FeatureBench
FeatureBench
Description
FeatureBench is an execution-based benchmark for evaluating AI coding agents on feature-level development tasks. Unlike SWE-bench which focuses on bug fixing, FeatureBench requires agents to implement complete, production-ready features in real-world Python repositories. Agents receive a detailed feature specification and must modify the source code so that held-out tests pass.
Capabilities
- Reading and understanding large Python codebases
- Implementing new features from natural language specifications
- Multi-file code editing across complex repositories
- Reasoning about test expectations and software architecture
Compute Requirements
Agents are given a sandboxed Docker environment with a pre-built instance image per task. Default sandbox size is 2 CPU and 4 GB RAM.
License
MIT. The underlying FeatureBench dataset is subject to its own license terms.
Tasks
Two splits following the original paper:
- lite: 30 tasks (curated subset for quick evaluation)
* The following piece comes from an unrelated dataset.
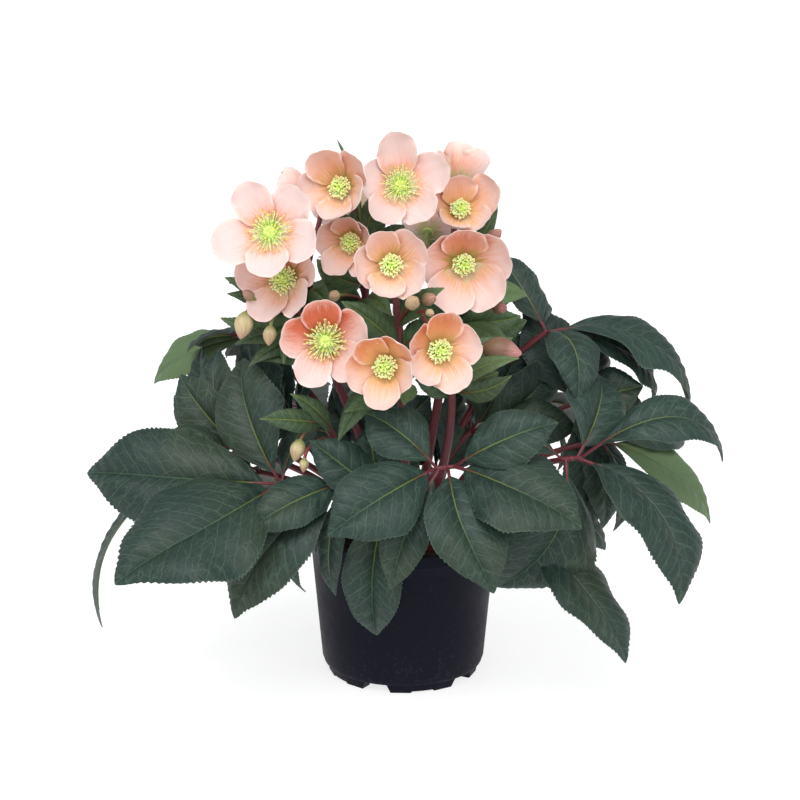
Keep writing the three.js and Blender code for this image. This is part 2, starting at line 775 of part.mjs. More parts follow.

- full: 200 tasks (complete benchmark)
Each task provides a repository, base commit, feature specification, and held-out test files. Tasks span 24 open-source Python repositories including transformers, pandas, mlflow, astropy, scikit-learn, pytorch-lightning, and more.
Reward Structure
Multi-turn environment with binary reward:
- 1.0 — All FAIL_TO_PASS tests pass and all PASS_TO_PASS tests remain passing (resolved)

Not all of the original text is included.